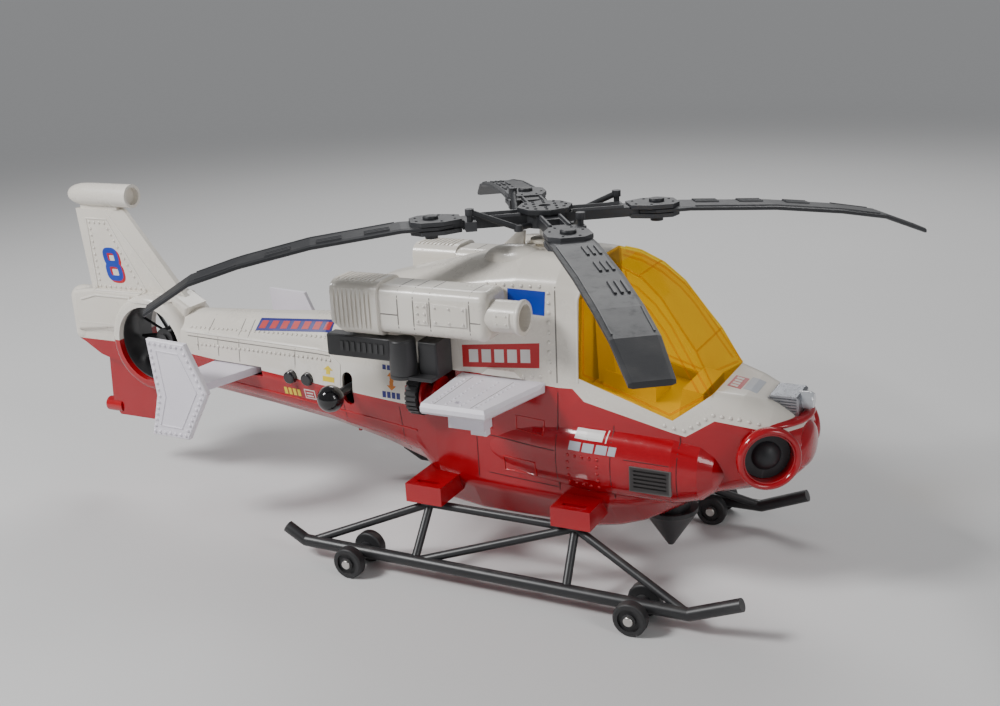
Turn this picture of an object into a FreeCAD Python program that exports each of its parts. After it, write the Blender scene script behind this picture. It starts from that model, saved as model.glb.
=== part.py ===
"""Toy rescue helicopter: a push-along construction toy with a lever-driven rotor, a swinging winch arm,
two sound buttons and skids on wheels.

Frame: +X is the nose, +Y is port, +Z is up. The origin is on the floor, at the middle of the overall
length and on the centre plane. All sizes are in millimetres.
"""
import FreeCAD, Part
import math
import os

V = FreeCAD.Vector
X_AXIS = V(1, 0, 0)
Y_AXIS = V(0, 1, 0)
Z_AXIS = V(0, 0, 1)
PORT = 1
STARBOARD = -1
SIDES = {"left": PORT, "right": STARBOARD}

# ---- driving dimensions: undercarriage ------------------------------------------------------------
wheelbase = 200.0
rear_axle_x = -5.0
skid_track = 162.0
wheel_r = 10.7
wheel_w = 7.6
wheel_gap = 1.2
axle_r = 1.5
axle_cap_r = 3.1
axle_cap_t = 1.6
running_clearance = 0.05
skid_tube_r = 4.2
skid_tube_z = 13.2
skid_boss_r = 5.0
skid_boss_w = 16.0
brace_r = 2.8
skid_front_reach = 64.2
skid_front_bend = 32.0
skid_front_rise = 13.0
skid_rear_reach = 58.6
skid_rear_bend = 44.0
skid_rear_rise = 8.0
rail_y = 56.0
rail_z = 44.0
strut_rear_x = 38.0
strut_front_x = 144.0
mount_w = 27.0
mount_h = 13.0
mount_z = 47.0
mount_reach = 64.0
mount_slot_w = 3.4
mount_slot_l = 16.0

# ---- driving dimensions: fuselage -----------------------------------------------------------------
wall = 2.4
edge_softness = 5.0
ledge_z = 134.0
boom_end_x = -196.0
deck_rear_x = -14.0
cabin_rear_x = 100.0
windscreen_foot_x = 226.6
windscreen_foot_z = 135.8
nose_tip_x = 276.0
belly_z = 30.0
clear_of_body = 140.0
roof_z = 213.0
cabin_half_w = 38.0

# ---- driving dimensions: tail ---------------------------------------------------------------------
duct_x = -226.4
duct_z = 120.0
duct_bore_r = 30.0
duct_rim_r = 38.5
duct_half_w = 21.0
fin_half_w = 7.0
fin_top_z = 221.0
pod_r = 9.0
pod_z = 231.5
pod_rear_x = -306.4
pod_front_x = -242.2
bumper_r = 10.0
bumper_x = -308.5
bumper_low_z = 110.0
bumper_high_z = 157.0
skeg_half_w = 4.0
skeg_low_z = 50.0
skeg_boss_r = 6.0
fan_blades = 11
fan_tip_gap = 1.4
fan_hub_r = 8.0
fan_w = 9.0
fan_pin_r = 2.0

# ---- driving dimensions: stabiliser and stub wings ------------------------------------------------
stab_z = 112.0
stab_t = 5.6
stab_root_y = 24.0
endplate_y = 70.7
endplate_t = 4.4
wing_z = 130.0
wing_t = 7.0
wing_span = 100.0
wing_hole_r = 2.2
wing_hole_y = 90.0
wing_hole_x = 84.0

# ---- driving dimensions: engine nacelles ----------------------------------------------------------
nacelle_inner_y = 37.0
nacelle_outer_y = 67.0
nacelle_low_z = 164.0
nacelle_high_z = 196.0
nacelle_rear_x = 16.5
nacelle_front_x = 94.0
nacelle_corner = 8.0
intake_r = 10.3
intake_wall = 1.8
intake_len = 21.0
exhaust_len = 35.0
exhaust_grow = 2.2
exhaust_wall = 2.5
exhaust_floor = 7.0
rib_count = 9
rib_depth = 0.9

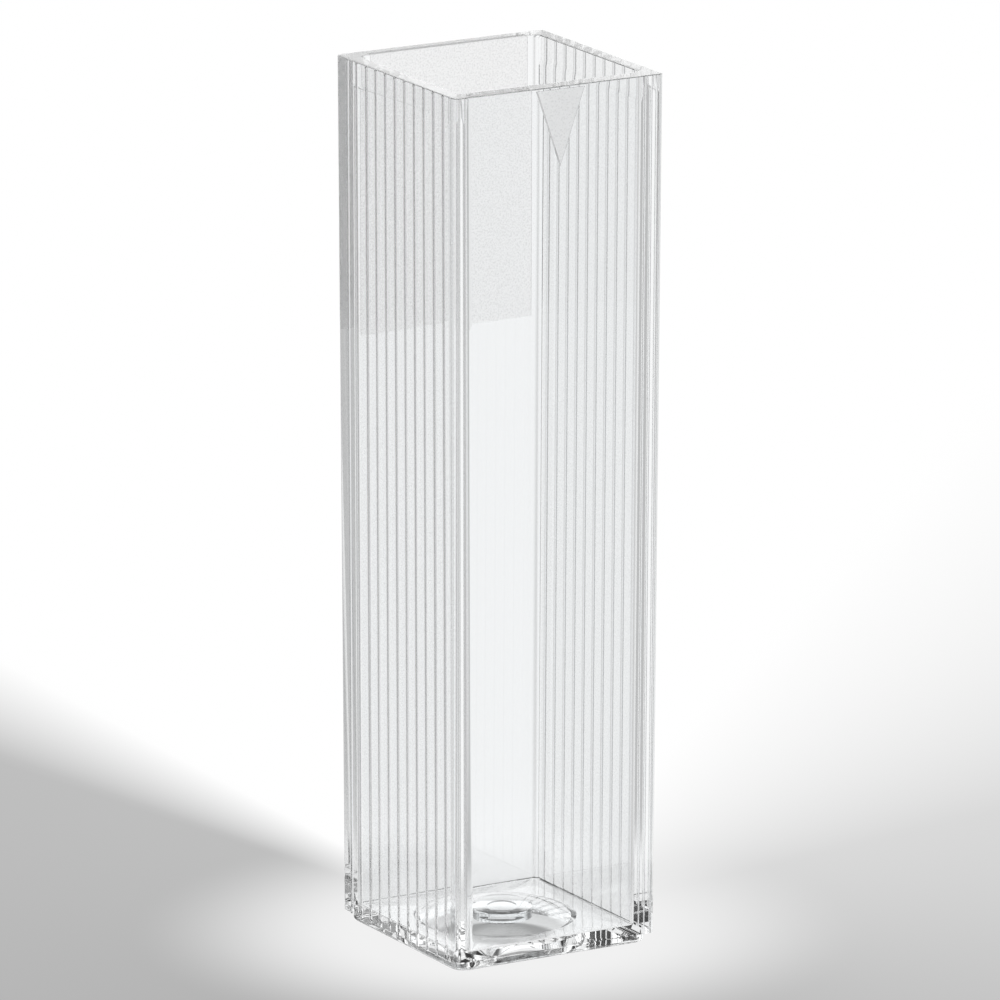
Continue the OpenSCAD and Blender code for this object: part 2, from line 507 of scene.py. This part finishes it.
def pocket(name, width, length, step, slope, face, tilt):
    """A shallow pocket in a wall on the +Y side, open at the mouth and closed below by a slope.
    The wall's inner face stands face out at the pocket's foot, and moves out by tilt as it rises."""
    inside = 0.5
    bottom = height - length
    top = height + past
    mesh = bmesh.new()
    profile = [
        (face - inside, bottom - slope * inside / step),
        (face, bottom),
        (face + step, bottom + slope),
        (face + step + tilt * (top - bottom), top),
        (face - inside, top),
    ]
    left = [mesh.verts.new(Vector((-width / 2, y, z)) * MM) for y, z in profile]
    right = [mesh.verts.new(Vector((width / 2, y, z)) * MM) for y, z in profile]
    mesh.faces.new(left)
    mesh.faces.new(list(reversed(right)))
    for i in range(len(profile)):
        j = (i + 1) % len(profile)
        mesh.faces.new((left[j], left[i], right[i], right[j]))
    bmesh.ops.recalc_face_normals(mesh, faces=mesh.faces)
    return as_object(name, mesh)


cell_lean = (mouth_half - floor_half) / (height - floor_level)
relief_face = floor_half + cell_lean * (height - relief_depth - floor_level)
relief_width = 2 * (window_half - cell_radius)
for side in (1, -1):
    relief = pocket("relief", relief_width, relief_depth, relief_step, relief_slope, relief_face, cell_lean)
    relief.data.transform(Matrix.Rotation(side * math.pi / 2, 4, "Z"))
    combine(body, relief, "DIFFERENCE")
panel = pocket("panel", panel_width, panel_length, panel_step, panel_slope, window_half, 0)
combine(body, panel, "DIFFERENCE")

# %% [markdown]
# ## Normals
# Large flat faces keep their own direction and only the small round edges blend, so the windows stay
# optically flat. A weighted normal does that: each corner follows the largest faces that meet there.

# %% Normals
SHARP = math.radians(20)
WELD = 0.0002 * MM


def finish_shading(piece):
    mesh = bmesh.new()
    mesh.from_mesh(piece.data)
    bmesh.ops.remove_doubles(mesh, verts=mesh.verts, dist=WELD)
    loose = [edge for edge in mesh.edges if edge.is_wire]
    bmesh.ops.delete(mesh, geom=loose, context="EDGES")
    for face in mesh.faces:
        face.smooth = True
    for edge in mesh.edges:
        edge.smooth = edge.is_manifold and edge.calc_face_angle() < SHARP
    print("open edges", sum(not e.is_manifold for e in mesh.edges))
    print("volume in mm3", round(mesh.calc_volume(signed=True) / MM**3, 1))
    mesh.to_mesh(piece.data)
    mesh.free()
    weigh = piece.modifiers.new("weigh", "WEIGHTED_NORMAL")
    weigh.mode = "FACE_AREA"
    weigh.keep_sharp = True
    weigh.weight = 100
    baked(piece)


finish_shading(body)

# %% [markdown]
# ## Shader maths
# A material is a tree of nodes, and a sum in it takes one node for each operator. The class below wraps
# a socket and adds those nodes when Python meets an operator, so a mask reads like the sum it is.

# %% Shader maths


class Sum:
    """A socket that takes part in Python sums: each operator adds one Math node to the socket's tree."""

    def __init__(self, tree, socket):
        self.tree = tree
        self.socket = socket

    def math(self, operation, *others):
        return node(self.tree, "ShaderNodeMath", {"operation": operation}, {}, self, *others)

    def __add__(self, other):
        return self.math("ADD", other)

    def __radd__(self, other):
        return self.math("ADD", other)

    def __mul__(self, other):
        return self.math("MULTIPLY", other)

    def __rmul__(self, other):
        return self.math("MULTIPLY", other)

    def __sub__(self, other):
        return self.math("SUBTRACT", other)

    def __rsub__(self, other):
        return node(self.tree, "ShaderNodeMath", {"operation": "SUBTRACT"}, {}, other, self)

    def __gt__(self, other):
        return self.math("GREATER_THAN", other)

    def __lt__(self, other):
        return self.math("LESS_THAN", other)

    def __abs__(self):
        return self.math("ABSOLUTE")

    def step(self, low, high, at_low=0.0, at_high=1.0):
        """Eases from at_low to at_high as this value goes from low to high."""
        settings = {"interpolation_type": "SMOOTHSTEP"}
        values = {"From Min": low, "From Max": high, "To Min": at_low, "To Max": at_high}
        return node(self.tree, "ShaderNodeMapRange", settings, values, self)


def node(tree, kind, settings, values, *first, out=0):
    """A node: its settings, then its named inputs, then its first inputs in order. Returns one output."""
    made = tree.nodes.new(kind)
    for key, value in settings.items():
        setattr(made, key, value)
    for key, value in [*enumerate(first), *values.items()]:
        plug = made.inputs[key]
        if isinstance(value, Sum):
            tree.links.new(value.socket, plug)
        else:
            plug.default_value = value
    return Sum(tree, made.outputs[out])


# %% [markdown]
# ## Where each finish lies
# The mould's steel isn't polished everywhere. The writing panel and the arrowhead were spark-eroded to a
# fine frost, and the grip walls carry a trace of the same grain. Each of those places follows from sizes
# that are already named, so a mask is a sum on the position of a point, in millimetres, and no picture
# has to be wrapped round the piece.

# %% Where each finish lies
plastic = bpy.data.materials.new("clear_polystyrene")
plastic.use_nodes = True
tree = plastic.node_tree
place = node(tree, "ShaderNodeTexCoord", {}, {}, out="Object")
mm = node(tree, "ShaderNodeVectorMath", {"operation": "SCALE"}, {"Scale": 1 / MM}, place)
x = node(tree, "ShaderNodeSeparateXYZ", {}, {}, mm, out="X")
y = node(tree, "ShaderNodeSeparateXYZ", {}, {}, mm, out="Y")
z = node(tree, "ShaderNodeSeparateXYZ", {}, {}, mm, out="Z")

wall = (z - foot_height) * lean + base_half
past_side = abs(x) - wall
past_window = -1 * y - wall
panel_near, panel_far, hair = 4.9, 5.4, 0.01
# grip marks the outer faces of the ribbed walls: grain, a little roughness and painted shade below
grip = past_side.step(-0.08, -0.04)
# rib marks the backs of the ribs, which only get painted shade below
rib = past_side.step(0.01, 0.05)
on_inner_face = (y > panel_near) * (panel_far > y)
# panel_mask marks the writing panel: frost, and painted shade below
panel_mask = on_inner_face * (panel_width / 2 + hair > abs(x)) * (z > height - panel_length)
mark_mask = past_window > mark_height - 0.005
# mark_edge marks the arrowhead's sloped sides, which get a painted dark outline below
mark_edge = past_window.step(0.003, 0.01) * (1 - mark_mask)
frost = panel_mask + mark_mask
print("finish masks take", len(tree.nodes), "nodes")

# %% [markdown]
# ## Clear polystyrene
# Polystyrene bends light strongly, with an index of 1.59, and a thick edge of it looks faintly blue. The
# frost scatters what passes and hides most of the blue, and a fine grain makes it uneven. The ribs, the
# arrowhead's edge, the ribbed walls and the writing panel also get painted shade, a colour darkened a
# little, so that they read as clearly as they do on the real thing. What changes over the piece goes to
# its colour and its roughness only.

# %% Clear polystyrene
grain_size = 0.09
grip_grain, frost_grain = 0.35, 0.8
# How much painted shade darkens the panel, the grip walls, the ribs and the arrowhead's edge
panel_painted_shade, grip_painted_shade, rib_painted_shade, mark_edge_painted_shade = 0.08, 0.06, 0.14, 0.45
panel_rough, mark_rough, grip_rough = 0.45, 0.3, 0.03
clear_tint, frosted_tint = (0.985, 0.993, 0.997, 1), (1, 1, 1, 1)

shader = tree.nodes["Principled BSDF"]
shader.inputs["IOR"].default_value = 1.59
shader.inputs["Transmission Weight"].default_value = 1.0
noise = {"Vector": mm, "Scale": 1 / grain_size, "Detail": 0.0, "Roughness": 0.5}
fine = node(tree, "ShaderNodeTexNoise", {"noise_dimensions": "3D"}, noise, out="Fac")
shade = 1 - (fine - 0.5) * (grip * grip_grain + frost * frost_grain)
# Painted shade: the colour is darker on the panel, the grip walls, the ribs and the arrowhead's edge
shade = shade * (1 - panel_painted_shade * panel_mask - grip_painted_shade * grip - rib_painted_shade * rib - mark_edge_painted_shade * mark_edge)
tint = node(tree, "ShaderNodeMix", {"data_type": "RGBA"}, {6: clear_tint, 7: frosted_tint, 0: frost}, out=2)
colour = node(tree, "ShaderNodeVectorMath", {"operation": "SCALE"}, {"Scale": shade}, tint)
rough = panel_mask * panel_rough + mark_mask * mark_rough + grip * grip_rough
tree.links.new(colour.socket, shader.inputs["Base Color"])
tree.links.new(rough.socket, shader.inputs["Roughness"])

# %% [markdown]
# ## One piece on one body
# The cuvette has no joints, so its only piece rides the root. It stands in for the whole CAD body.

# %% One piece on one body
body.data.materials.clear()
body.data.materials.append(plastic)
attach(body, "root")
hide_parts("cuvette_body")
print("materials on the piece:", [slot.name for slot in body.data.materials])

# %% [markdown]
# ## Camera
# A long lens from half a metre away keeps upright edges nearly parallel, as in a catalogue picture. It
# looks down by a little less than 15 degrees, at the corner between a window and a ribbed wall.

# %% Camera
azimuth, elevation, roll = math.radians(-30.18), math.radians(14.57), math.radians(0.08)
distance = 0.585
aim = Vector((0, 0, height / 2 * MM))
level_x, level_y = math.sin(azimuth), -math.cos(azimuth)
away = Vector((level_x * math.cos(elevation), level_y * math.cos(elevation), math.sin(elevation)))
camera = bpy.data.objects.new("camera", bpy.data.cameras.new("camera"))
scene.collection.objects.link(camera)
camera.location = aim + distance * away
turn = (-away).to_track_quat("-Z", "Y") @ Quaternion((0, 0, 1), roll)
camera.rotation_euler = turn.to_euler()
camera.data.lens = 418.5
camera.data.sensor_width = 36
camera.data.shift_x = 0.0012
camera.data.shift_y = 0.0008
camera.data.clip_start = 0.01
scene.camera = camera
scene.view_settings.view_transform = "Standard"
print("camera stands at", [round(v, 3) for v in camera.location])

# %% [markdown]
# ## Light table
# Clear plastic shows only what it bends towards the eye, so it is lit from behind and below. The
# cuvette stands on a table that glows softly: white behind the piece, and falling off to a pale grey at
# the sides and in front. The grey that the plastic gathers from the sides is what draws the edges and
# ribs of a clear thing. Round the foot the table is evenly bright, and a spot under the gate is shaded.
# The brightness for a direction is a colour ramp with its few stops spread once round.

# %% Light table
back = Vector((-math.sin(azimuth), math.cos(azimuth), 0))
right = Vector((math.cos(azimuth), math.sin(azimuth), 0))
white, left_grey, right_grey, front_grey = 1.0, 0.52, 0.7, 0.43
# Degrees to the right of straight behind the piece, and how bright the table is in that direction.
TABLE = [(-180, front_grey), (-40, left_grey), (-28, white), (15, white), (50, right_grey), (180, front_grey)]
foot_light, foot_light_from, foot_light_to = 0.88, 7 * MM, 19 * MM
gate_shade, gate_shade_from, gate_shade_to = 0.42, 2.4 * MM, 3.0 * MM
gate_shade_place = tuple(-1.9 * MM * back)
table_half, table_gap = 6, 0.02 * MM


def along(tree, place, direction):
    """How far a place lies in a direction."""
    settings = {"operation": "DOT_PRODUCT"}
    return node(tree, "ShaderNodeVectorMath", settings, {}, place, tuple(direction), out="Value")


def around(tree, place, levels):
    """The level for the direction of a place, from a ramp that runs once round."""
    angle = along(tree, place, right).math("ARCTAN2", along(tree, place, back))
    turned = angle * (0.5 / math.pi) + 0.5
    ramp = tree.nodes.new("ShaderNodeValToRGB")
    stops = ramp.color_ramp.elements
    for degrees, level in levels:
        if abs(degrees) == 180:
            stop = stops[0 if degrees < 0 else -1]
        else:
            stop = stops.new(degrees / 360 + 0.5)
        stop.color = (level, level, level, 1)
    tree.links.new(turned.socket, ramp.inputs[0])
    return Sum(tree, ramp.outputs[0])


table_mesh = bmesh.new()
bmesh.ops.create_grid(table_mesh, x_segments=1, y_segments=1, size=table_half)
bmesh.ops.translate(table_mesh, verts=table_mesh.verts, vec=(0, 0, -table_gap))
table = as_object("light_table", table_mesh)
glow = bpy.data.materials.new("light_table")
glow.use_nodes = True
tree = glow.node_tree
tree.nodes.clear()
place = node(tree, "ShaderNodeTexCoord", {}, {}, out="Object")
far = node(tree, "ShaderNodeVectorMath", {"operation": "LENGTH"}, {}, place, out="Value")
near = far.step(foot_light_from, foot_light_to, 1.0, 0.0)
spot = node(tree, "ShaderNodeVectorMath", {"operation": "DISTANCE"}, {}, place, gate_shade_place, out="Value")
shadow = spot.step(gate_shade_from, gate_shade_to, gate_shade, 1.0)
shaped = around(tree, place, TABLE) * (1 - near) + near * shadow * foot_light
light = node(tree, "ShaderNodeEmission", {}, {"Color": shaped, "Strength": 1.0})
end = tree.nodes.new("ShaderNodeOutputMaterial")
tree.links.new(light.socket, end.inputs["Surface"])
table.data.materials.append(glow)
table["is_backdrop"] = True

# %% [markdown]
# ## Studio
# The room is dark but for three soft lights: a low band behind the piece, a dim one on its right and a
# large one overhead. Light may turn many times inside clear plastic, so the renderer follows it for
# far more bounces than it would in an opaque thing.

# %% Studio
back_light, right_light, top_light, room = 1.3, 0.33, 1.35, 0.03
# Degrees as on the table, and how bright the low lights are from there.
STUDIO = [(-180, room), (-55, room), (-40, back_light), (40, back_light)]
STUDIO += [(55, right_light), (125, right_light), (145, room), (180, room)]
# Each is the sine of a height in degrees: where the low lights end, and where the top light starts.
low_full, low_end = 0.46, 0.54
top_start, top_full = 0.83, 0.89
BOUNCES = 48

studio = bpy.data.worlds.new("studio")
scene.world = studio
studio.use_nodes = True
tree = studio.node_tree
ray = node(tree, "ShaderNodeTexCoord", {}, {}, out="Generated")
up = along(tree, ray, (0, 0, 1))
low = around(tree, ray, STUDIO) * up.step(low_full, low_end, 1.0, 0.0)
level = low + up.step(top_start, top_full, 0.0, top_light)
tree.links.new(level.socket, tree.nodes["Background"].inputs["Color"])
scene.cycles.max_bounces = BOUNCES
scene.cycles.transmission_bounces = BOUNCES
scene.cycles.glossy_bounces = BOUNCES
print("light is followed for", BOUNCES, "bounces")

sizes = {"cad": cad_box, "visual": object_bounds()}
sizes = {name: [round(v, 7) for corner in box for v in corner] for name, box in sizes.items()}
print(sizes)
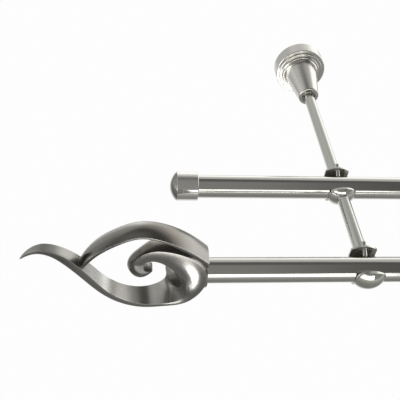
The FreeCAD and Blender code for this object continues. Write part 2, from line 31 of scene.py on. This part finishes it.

▶ [What is required]:
Wherever "starts" shows up in a line, copy that line.

▶ [Reply to the task]:
Turn this picture of an object into a FreeCAD Python program that exports each of its parts. After it, write the Blender scene script behind this picture. It starts from that model, saved as model.glb.
# Each is the sine of a height in degrees: where the low lights end, and where the top light starts.